» JOB:
Stop after the line containing "face_crown = 1; // [0:0.05:1.5]": print each line exactly from the first line of the listing up to that point.

» RECORDED INFORMATION:
+ + + +
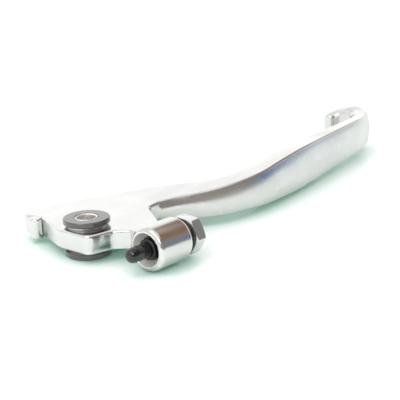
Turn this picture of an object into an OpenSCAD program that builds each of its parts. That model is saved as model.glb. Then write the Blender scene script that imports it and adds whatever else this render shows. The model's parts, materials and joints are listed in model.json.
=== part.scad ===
// Right-hand front brake lever of a motorbike, with pivot bushes, reach adjuster and push rod.
// The pivot axis is Z through the origin, X runs outward along the handlebar, Y points forward.
// All sizes are in millimetres and all angles in degrees.

/* [Blade] */
// Distance from the pivot axis to the outermost point of the curled end
blade_reach = 172.6; // [140:0.2:210]
// Height of the blade at its tallest station
blade_height = 15.2; // [11:0.1:20]
// How far the front face of the blade dips back toward the rider
blade_dip = 14.8; // [8:0.1:20]
// How far forward the front face of the blade stands where the curl begins
blade_sweep = 3.4; // [-4:0.1:10]
// Thickness of the blade just before the curl
blade_tip_thickness = 6.2; // [4:0.1:9]
// Radius of the curl, measured to its centre line
curl_radius = 7.6; // [6.5:0.1:10]
// Angle through which the end of the blade curls forward and back
curl_angle = 160; // [120:1:180]
// Greatest thickness of the curl, at its outer corner
curl_thickness = 8; // [6:0.1:9]
// Thickness of the curl at its end
curl_end_thickness = 4; // [3:0.1:6]
// Radius of the crisp upper and lower edge of the front face
face_edge = 1.1; // [0.6:0.1:2]
// Radius of the softer edges on the back of the blade
back_edge = 2.4; // [1:0.1:3]
// Bulge of the front face between its two edges
face_crown = 1; // [0:0.05:1.5]

/* [Head] */
// Thickness of the flat head
head_thickness = 6.4; // [5:0.1:10]
// Rounding of the head's upper and lower edges
head_edge = 0.9; // [0.3:0.1:1.5]
// Distance from the pivot axis to the barrel axis
arm_length = 26; // [22:0.5:34]
// Diameter of the raised pivot boss on both sides of the head
boss_diameter = 12.4; // [11.5:0.1:14]
// Height of the raised pivot boss above the head
boss_height = 1; // [0.3:0.1:2]
// How far the nose stands forward of the pivot axis
nose_reach = 27.6; // [24:0.2:34]
// Radius of the round pad at the end of the nose
nose_radius = 2.3; // [1.8:0.1:3]
// How far the pad of the nose stands below the head
nose_drop = 1; // [0:0.1:2]

/* [Pivot] */
// Outer diameter of the two bush flanges
bush_flange_diameter = 15; // [13:0.1:18]
// Thickness of the two bush flanges
bush_flange_thickness = 1.8; // [1:0.1:2.5]
// Outer diameter of the bush bodies
bush_diameter = 10; // [9:0.1:11]
// Length of each bush body inside the head
bush_length = 3.6; // [2:0.1:4]
// Outer diameter of the pivot sleeve
sleeve_diameter = 7.4; // [7:0.1:8.5]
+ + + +
» ANSWER FOR THE TASK:
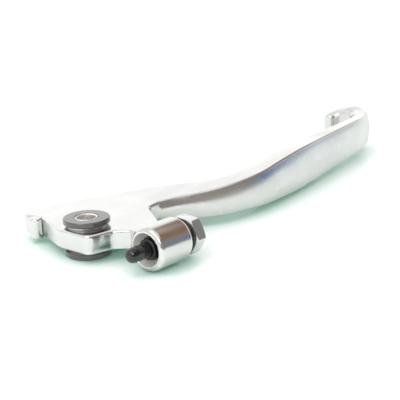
Turn this picture of an object into an OpenSCAD program that builds each of its parts. That model is saved as model.glb. Then write the Blender scene script that imports it and adds whatever else this render shows. The model's parts, materials and joints are listed in model.json.
=== part.scad ===
// Right-hand front brake lever of a motorbike, with pivot bushes, reach adjuster and push rod.
// The pivot axis is Z through the origin, X runs outward along the handlebar, Y points forward.
// All sizes are in millimetres and all angles in degrees.

/* [Blade] */
// Distance from the pivot axis to the outermost point of the curled end
blade_reach = 172.6; // [140:0.2:210]
// Height of the blade at its tallest station
blade_height = 15.2; // [11:0.1:20]
// How far the front face of the blade dips back toward the rider
blade_dip = 14.8; // [8:0.1:20]
// How far forward the front face of the blade stands where the curl begins
blade_sweep = 3.4; // [-4:0.1:10]
// Thickness of the blade just before the curl
blade_tip_thickness = 6.2; // [4:0.1:9]
// Radius of the curl, measured to its centre line
curl_radius = 7.6; // [6.5:0.1:10]
// Angle through which the end of the blade curls forward and back
curl_angle = 160; // [120:1:180]
// Greatest thickness of the curl, at its outer corner
curl_thickness = 8; // [6:0.1:9]
// Thickness of the curl at its end
curl_end_thickness = 4; // [3:0.1:6]
// Radius of the crisp upper and lower edge of the front face
face_edge = 1.1; // [0.6:0.1:2]
// Radius of the softer edges on the back of the blade
back_edge = 2.4; // [1:0.1:3]
// Bulge of the front face between its two edges
face_crown = 1; // [0:0.05:1.5]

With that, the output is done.